Members of the support group all have their own stories and explanations for why saving things has become a problem. Some can trace it back to their upbringing. Children of Depression-era parents were always taught to save, that nothing should be thrown out. Others have their own psychological demons, which make it hard to part with anything. At the meeting, the members, who many times grow to become friends, share their successes and difficulties with simplifying their homes and workplace.

Taking on different names at the meeting to preserve confidentially, the group in July shared their stories.

“Joan” speaks of how cleansing a joint tag sale the group held was for her.

"I released six cartons of things at the tag sale. That is more than I have given away in 20 years,” she says. “The object wasn’t how much we made, but how much we let go. Anything I let go is a miracle.”

“Suzy” arrives at the meeting with two grocery bags filled with unopened mail. She says she many times finds herself overwhelmed by everything and can’t even open her mail. She spends the entire two hours of the meeting, while others take turns sharing, opening her mail. She finds out her son had a detention a month ago, there are bills quickly coming due and she had some extra money she didn’t know about in an account.

The homes of many members have been overwhelmed by the problem. Boxes and boxes of papers, newspapers, and other household items have made it impossible to invite friends over. There is no room to sit, walk, or even eat dinner.

“Kathleen’s” home is the focus of a “Dateline NBC” story. Photographs show boxes and boxes of items piled to the ceiling, with her dining room chairs teetering from the top. A cleanup party produced an “after” picture with a clean room and the dining room chairs set up in another room with their matching table.

Members offer support by cross-coaching. Having someone to call or even help clear a room is an important part of the group. “It breaks isolation and shame and helps focus and motivate,” Johnson says.

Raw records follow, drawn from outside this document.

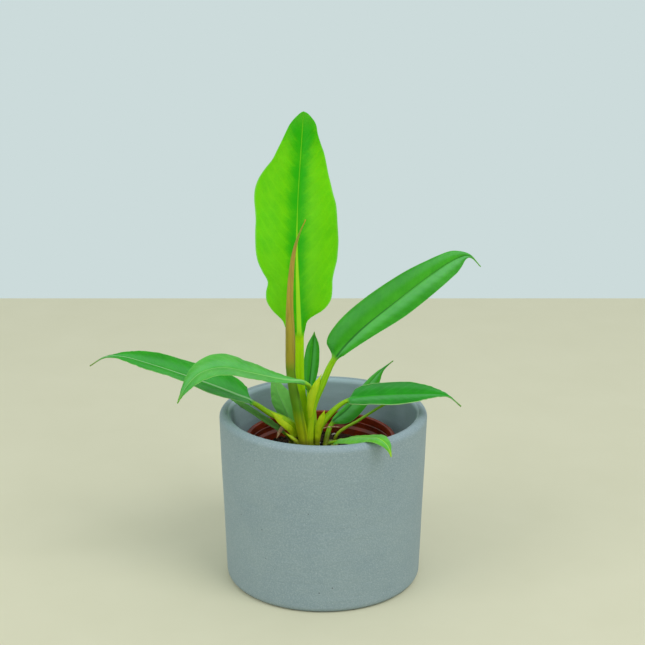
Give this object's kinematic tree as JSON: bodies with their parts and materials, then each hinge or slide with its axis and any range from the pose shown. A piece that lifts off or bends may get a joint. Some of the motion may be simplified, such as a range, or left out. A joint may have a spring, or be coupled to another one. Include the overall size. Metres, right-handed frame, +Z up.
{
  "type": "potted philodendron",
  "caption": "Young philodendron with long lance-shaped leaves and a rolled new leaf, in a plastic nursery pot that stands inside a thick round ceramic cover pot.",
  "frame": {"origin": "centre of the cover pot's flat foot, on the surface it stands on", "axes": "+Z up, +X to the right seen from the front; -Y is the front, the way the tallest leaf's face looks"},
  "size_m": [0.2507, 0.1404, 0.315],
  "materials": {
    "ceramic": "satin",
    "nursery_plastic": "satin",
    "soil": "matte",
    "stem": "satin",
    "leaf": "satin",
    "dry_sheath": "matte"
  },
  "bodies": {
    "root": {"ceramic_cover_pot": "ceramic", "nursery_pot": "nursery_plastic", "potting_soil": "soil", "main_stem": "stem", "right_stem": "stem", "left_stem": "stem", "leaf_tall": "leaf", "leaf_upper_right": "leaf", "leaf_level_right": "leaf", "leaf_arching_left": "leaf", "leaf_long_left": "leaf", "leaf_small_back": "leaf", "leaf_right_back": "leaf", "leaf_thin_right": "leaf", "leaf_over_rim": "leaf", "leaf_left_back": "leaf", "leaf_low_left": "leaf", "rolled_new_leaf": "dry_sheath", "dried_sheath": "dry_sheath"}
  },
  "joints": []
}
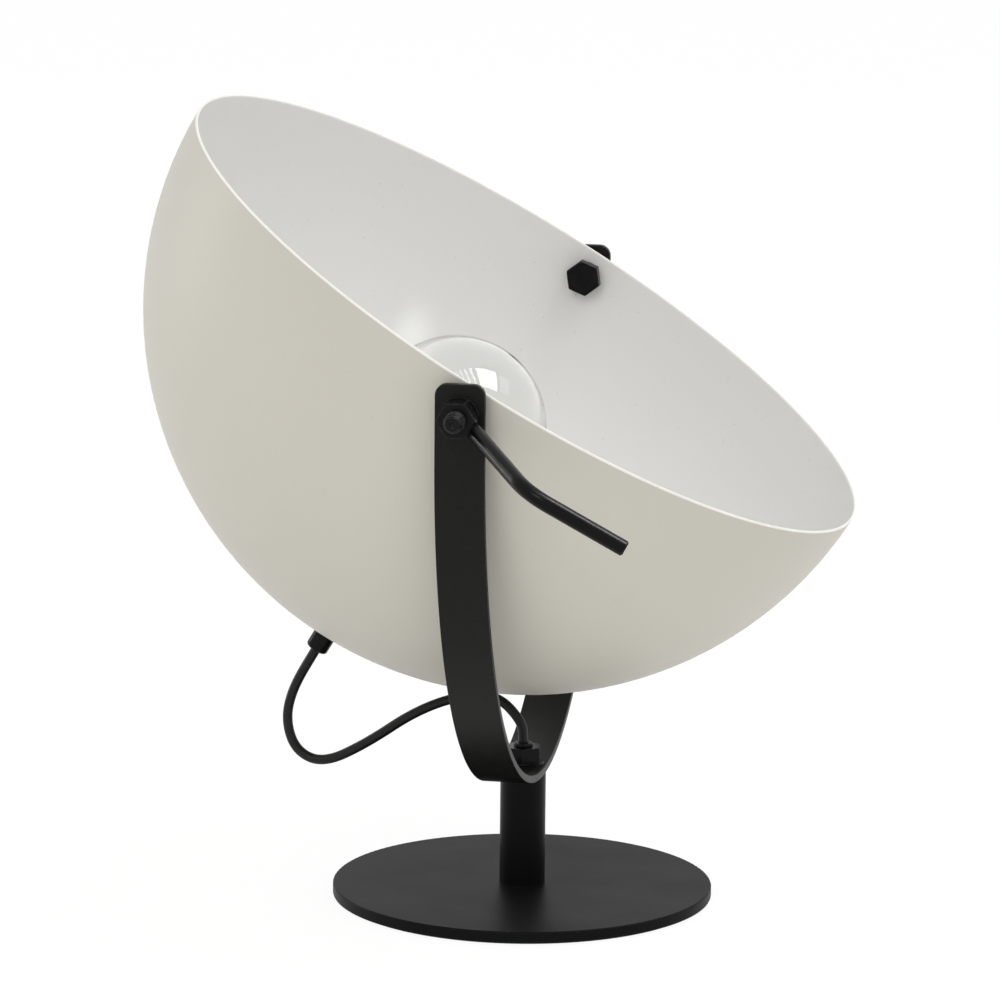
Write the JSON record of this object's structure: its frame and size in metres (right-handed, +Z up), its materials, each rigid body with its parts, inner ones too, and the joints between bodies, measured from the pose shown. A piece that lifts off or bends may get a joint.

Kathleen admits that, following the last support meeting, she had the motivation to go through and empty 16 boxes of items she had been saving. “Margaret,” a senior citizen preparing to eventually move into The Arbors, knew she had to rid her home of many items before moving to smaller living quarters. To many, she appears at this point to almost have graduated from the group and become a mentor.

Do you need it, and does it improve your life? These are two of the many questions Johnson has participants ask themselves.

“I’ve got it down now,” “Margaret” says, “I saved my wedding dress, that’s it.”

At the end of the meeting, people donate an item or throw something away. Johnson has found homes in the past for almost everything. Thrift shops, animal shelters, and libraries have gladly taken many items.

“Margaret” adds a leather toiletry bag that belonged to her late husband. She had filled the bag on every trip she had taken since he passed away. She realized she didn’t need to keep it to remember him and that it was not practical for her needs, so it became part of the donation pile.

“Suzy” leaves the meeting two bags lighter, having only a small stack of mail to bring back home. Sporting a smile, she asks, “Does anyone have an elastic they want to rid themselves of tonight?” She wraps the mail up in the elastic band.

A two-part program on de-cluttering will be held Wednesday August 8, and Wednesday August 15. Registration is required.